Former Sen. @RickSantorum says he's also been shutdown on the floor of the Upper Chamber and its not a big deal https://t.co/R7xx2cDqVf

— New Day (@NewDay) February 8, 2017

Psaki then goes on to argue that this was an emboldening moment for Democrats, and framed it as an attack on the late Coretta Scott King. There was a distinction, however, that Psaki elides a bit. When Warren was challenged on her use of the letter in regard to Rule XIX, she affirmed that she was embracing King’s personal attack on Sessions — which Santorum points out. “In the case of Elizabeth Warren,” he says, “she didn’t back off. She made those comments, she said she agreed with those comments and she suffered the consequences.”

Perhaps GOP worry that Psaki’s interpretation would take hold explains why Sen.

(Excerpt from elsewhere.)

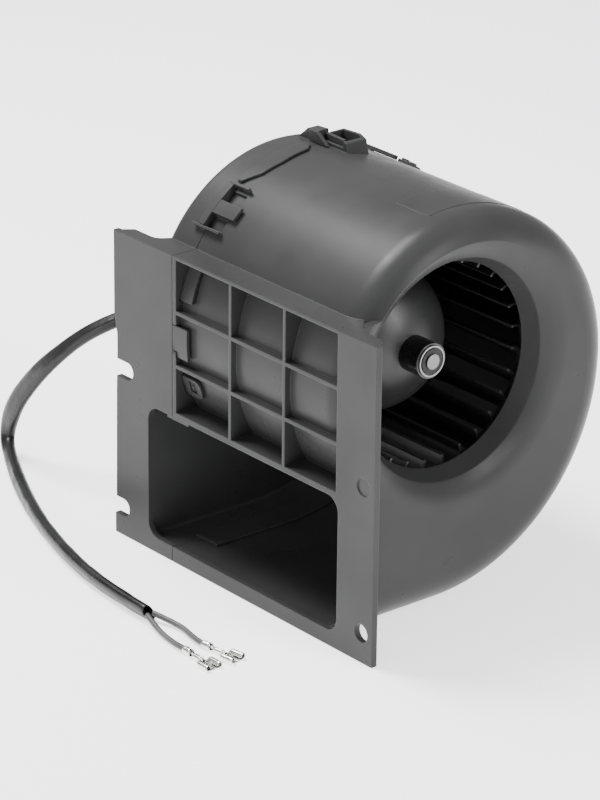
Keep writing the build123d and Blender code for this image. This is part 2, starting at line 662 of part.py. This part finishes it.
wheel_open = can_radius + 1.2
plate_front = wheel_back + back_plate
dome_base = (wheel_back, dome_start_radius)
inner_base = (wheel_back, dome_start_radius - dome_wall)
dome_inner = thinned(dome_points)
dome_end = (dome_inner[-1][0], bush_core_radius)
dome_face = make_face(
    Line(dome_base, dome_points[0]) + Spline(*dome_points)
    + Polyline(dome_points[-1], (dome_tip, bush_core_radius), dome_end, dome_inner[-1])
    + Spline(*reversed(dome_inner)) + Polyline(dome_inner[0], inner_base, dome_base)
)
wheel = turned(dome_face)
wheel += ring(wheel_back, plate_front, wheel_open, wheel_radius)
wheel += ring(hub_start, dome_tip - dome_wall / 2, bush_core_radius, hub_sleeve_radius)
blade_radius = (wheel_radius - blade_root_radius) / sin(radians(blade_sweep)) * 0.975


def blade_point(turn, offset):
    """Point on a blade's curve after a turn in degrees, moved off its middle line."""
    a = radians(turn)
    reach = blade_radius + offset
    return axis_y + blade_root_radius + reach * sin(a), axis_z - blade_radius + reach * cos(a)


half = blade_thickness / 2
blade_face = make_face(
    ThreePointArc(*[blade_point(t, half) for t in (0, blade_sweep / 2, blade_sweep)])
    + Line(blade_point(blade_sweep, half), blade_point(blade_sweep, -half))
    + ThreePointArc(*[blade_point(t, -half) for t in (blade_sweep, blade_sweep / 2, 0)])
    + Line(blade_point(0, -half), blade_point(0, half))
)
blade_start = wheel_back + back_plate / 2
blade = extrude(Plane.YZ.offset(blade_start) * blade_face, dir=(1, 0, 0), amount=wheel_front - blade_start)
blade &= disc(wheel_back, wheel_front, wheel_radius - blade_inset)
blades = [blade.rotate(about_shaft, blade_phase + 360.0 * i / blade_count) for i in range(blade_count)]
wheel += blades
wheel += ring(wheel_front - rim_width, wheel_front, wheel_radius - rim_depth, wheel_radius)
keep("impeller", wheel)

bush = turned([
    (hub_start, shaft_radius), (hub_start, bush_core_radius), (dome_tip, bush_core_radius),
    (dome_tip, bush_radius), (bush_end, bush_radius), (bush_end, bush_core_radius),
    (nose_end, bush_core_radius), (nose_end, shaft_radius),
])
keep("hub_bush", bush)
clamp_outer = bush_core_radius + clamp_ring_wall
keep("hub_clamp_ring", ring(bush_end, bush_end + clamp_ring_length, bush_core_radius, clamp_outer))
keep("shaft_retainer", ring(nose_end, retainer_end, shaft_radius, retainer_radius))
keep("motor_shaft", disc(rear_bearing_start + 0.5, shaft_end, shaft_radius))

core = ring(core_start, core_start + core_length, shaft_radius, core_radius)
turns = []
slot_top = core_radius - tooth_tip
for i in range(slot_count):
    slot = slab(core_start - 1, core_start + core_length + 1, axis_y + slot_root, axis_y + slot_top,
                axis_z - slot_width / 2, axis_z + slot_width / 2)
    mouth = slab(core_start - 1, core_start + core_length + 1, axis_y + slot_root, axis_y + core_radius + 1,
                 axis_z - slot_mouth / 2, axis_z + slot_mouth / 2)
    fill = slab(core_start - 1, core_start + core_length + 1, axis_y + slot_root + 0.1, axis_y + slot_top - 0.1,
                axis_z - slot_width / 2 + 0.1, axis_z + slot_width / 2 - 0.1)
    angle = 360.0 * i / slot_count
    core -= (slot + mouth).rotate(about_shaft, angle)
    turns.append(fill.rotate(about_shaft, angle))
keep("armature_core", core)
windings = ring(core_start - 0.2 - end_turn, core_start - 0.2, slot_root - 1.5, slot_top - 0.3)
windings += ring(core_start + core_length + 0.2, core_start + core_length + 0.2 + end_turn,
                 slot_root - 1.5, slot_top - 0.3)
windings += turns
keep("armature_windings", windings)
bars = ring(commutator_start, commutator_start + commutator_length, shaft_radius, commutator_radius)
for i in range(commutator_bars):
    gap = slab(commutator_start - 1, commutator_start + commutator_length - 2, axis_y + commutator_radius - 1,
               axis_y + commutator_radius + 1, axis_z - 0.2, axis_z + 0.2)
    bars -= gap.rotate(about_shaft, 360.0 * (i + 0.5) / commutator_bars)
keep("commutator", bars)
washer_front = front_bearing_start - end_play - washer_thickness
washer_rear = rear_bearing_end + end_play
keep("thrust_washers", Compound(children=[
    ring(x, x + washer_thickness, shaft_radius, washer_radius) for x in (washer_front, washer_rear)]))

# ---------------------------------------------------------------- lead
nose = sleeve_route[0][0] + 0.4
grommet = turned([
    (nose, wire_diameter), (nose, grommet_hole), (can_start - cap_thickness - 1, grommet_hole + 0.8),
    (can_start - cap_thickness, grommet_hole + 1.8), (can_start - cap_thickness, grommet_hole),
    (can_start, grommet_hole), (can_start, grommet_hole + 0.6), (can_start + 1, grommet_hole + 0.6),
    (can_start + 1, wire_diameter),
], (grommet_y, grommet_z))
keep("cord_grommet", grommet)
keep("harness_sleeve", tube(sleeve_route, sleeve_diameter))
keep("lead_wire_front", tube(front_wire_route, wire_diameter))
keep("lead_wire_back", tube(back_wire_route, wire_diameter))


def terminal(wire_end, turn):
    """Crimped push-on receptacle, its axis running from the end of a wire."""
    inner = wire_diameter / 2 + 0.1
    along = Rot(0, 90, 0)
    low = (Align.CENTER, Align.CENTER, Align.MIN)
    barrel = Cylinder(inner + barrel_wall, barrel_length, align=low)
    barrel -= Cylinder(inner, barrel_length, align=low)
    solid = along * barrel
    crimp_start = barrel_length + 1.5
    solid += Pos(crimp_start, 0, 0) * along * Cylinder(inner + barrel_wall / 2, barrel_length, align=low)
    corner = (Align.MIN, Align.CENTER, Align.CENTER)
    floor = -inner - barrel_wall / 2
    solid += Pos(barrel_length - 1, 0, floor) * Box(2.8, 1.8, barrel_wall, align=corner)
    tray_start = terminal_length - 8.0
    solid += Pos(crimp_start, 0, floor) * Box(tray_start - crimp_start + 1, 2.0, barrel_wall, align=corner)
    width = tab_width + 1.5
    solid += Pos(tray_start, 0, floor) * Box(8.0, width, barrel_wall, align=corner)
    roll = 1.3
    for side in (-1, 1):
        y = side * (width / 2 - roll / 2)
        curl = Cylinder(roll, 8.0, align=low) - Cylinder(roll - barrel_wall, 8.0, align=low)
        curl -= Pos(0.7, -side * 1.0, 4.0) * Box(1.0 + tab_thickness, 1.6, 9.0)
        solid += Pos(tray_start, y - side * roll / 2, floor + roll) * along * curl
    return Pos(*wire_end) * Rot(0, 0, turn) * Pos(-wire_insertion, 0, 0) * solid


keep("terminal_front", terminal(front_wire_route[-1], front_terminal_turn))
keep("terminal_back", terminal(back_wire_route[-1], back_terminal_turn))

for name, solid in pieces.items():
    export_step(solid.moved(row_shift), f"parts/{name}.step")
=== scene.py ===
"""Looks of the centrifugal heater blower: plastics, metals, the lead with its terminals, and a studio.

Everything is in the row frame, in metres. Routes are listed in millimetres from the flange's lower left
front corner, and place() moves them.
"""
import json
import math

import bpy
from mathutils import Matrix, Vector


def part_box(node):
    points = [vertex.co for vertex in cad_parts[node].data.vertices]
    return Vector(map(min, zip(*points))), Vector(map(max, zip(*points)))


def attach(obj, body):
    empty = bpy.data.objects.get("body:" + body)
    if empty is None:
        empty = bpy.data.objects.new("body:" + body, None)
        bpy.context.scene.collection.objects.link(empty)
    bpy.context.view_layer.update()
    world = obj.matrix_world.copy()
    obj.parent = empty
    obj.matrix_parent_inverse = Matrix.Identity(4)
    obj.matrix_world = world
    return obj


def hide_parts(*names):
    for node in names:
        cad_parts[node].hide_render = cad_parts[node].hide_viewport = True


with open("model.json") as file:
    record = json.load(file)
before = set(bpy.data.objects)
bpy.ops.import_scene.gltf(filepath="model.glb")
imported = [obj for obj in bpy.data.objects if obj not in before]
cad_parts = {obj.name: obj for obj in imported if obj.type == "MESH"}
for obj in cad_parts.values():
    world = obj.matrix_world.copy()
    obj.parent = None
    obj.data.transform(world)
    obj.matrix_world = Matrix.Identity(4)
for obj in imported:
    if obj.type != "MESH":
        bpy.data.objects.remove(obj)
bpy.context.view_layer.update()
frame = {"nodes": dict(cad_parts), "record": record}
nodes = frame["nodes"]
MM = 0.001
flange_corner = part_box("motor_side_housing")[0]
left_edge, front_face = flange_corner.x, flange_corner.y


def place(x, y, z):
    """Row-frame point for a place given in millimetres from the flange's lower left front corner."""
    return Vector((left_edge + x * MM, front_face + y * MM, z * MM))


# ---------------------------------------------------------------- materials
# depths and edge radii in metres
GRAIN_DEPTH = 0.00003
FLOW_DEPTH = 0.0008
FLOW_STRENGTH = 0.35
SCRATCH_DEPTH = 0.00002
SKIN_DEPTH = 0.00012
METAL_EDGE = 0.0002
# how much lighter a plastic edge is painted, as rubbed wear plus a painted highlight, and how much darker a
# stain on metal
WEAR_AND_HIGHLIGHT_GAIN, WEAR_AND_HIGHLIGHT_LIFT = 1.9, 0.02
STAIN_SHADE = 0.62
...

Tom Udall was allowed to quote from the letter later this morning:

Sen. Udall reads letter from Coretta Scott King on Senate floor that Sen. Warren was stopped from reading last night https://t.co/G7juuw3be2

— NBC News (@NBCNews) February 8, 2017

Chris Cuomo has a point about the impact of the enforcement of the rule, at least in the short-term tactical sense. No one would have bothered to comment on Warren’s speech or even recall it from the overload of the overnight session had Mitch McConnell not invoked Rule XIX. Now Warren can steal a news cycle or two claiming to be the poster woman for speaking truth to power or something, regardless of how well she earned that rebuke. However, as Duane noted earlier today, setting a precedent on enforcement of Rule XIX has some longer-term strategic and tactical implications for Democrats — which may also explain why they want to make this a bigger deal than it is.

At its core, this is all nonsense anyway. Democrats had already started dismantling the comity of the Senate as far back as the confirmation hearings of Robert Bork and Clarence Thomas, and continued to do so through the 2005 blockade of judicial appointments all the way to Harry Reid’s 2013 nuclear-option move that has now blown up Democrats’ faces. Democratic obstruction might thrill Psaki, but it’s not going thrill the rest of the nation that considers the 2016 election settled. I’ll have more on that later.